Sanitizer pipeline is a simple foreach: Each ISanitizer receives the same ref string and mutates it in place. Order matters if multiple sanitizers target overlapping fields. Currently only ClientIPSanitizer is registered — adding more sanitizers requires modifying Job.InitializeJobConfiguration.
SAS connection string normalization quirk: Job.cs contains the line:
connectionString.Replace("SharedAccessSignature=?", "SharedAccessSignature=")
This strips a leading ? that some SAS token generators prepend to the query string. If this character is absent the replace is a no-op, but it is a silent data fix that operators should be aware of when constructing connection strings.

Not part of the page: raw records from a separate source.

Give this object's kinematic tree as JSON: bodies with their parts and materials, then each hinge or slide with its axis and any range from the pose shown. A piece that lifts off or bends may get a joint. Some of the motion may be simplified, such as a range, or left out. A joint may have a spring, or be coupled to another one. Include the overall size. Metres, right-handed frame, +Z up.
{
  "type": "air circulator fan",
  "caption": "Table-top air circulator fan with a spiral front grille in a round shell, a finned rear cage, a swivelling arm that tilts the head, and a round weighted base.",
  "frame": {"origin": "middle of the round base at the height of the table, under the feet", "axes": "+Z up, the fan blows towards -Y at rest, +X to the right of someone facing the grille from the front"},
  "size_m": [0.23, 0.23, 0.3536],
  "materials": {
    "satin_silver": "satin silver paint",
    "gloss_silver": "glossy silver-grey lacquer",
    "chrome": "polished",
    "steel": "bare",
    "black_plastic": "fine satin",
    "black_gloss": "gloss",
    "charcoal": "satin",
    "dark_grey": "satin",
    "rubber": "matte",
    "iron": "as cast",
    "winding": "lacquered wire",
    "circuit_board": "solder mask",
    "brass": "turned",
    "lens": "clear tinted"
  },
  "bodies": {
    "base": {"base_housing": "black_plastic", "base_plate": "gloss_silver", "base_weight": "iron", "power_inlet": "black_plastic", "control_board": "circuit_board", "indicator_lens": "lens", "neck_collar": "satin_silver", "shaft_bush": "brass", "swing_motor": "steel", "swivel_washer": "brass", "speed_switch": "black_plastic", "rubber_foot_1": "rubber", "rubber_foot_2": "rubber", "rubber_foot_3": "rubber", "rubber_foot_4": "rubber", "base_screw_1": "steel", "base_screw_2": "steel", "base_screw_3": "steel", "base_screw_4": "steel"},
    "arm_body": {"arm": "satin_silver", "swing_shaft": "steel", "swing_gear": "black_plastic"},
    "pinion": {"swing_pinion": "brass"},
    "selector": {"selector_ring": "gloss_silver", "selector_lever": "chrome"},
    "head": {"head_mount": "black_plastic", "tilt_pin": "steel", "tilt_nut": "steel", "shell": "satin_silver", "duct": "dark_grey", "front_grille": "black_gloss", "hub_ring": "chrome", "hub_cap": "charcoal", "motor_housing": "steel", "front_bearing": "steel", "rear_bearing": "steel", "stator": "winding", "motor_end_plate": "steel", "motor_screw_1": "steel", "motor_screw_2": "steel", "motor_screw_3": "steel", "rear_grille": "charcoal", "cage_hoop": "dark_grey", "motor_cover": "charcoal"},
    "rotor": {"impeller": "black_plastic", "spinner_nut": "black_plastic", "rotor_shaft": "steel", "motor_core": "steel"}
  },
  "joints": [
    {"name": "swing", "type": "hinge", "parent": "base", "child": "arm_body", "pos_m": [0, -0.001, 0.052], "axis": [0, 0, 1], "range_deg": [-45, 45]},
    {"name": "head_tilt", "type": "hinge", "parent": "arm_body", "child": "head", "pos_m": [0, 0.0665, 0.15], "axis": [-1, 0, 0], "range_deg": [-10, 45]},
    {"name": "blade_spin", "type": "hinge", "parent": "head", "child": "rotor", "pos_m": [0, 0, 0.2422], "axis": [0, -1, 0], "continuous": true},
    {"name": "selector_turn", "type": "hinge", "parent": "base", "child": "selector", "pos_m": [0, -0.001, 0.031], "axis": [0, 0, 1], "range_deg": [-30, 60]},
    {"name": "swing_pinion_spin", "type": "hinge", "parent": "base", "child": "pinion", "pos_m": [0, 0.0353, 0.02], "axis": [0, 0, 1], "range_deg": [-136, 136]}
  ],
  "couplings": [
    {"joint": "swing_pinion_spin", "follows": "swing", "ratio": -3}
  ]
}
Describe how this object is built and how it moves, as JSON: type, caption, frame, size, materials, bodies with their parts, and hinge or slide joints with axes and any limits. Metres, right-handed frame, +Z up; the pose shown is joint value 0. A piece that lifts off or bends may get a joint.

Lease-per-blob, no retry logic: Processor.ProcessBlobAsync acquires a blob lease before processing. If the lease cannot be taken (blob already locked by another process), the blob is silently skipped for that run. There is no retry queue or dead-letter mechanism built into this tool.
Blob prefix filtering: Set BlobPrefix in configuration to target a specific date partition (e.g., 2024/01/15/) and avoid reprocessing the entire container on every run. Leave it empty to process all unprocessed blobs.
Parallelism is batch-scoped: MaxBlobsToProcess controls how many blobs are fetched per iteration and processed concurrently via Task.WhenAll. The loop continues until a batch returns fewer blobs than MaxBlobsToProcess, signalling the source is exhausted (or the cancellation token fires).
Default timeout is 10 days: DefaultExecutionTimeoutInSeconds = 345600. This unusually high value suggests the tool was designed to run unattended over very large historical log archives without operator supervision.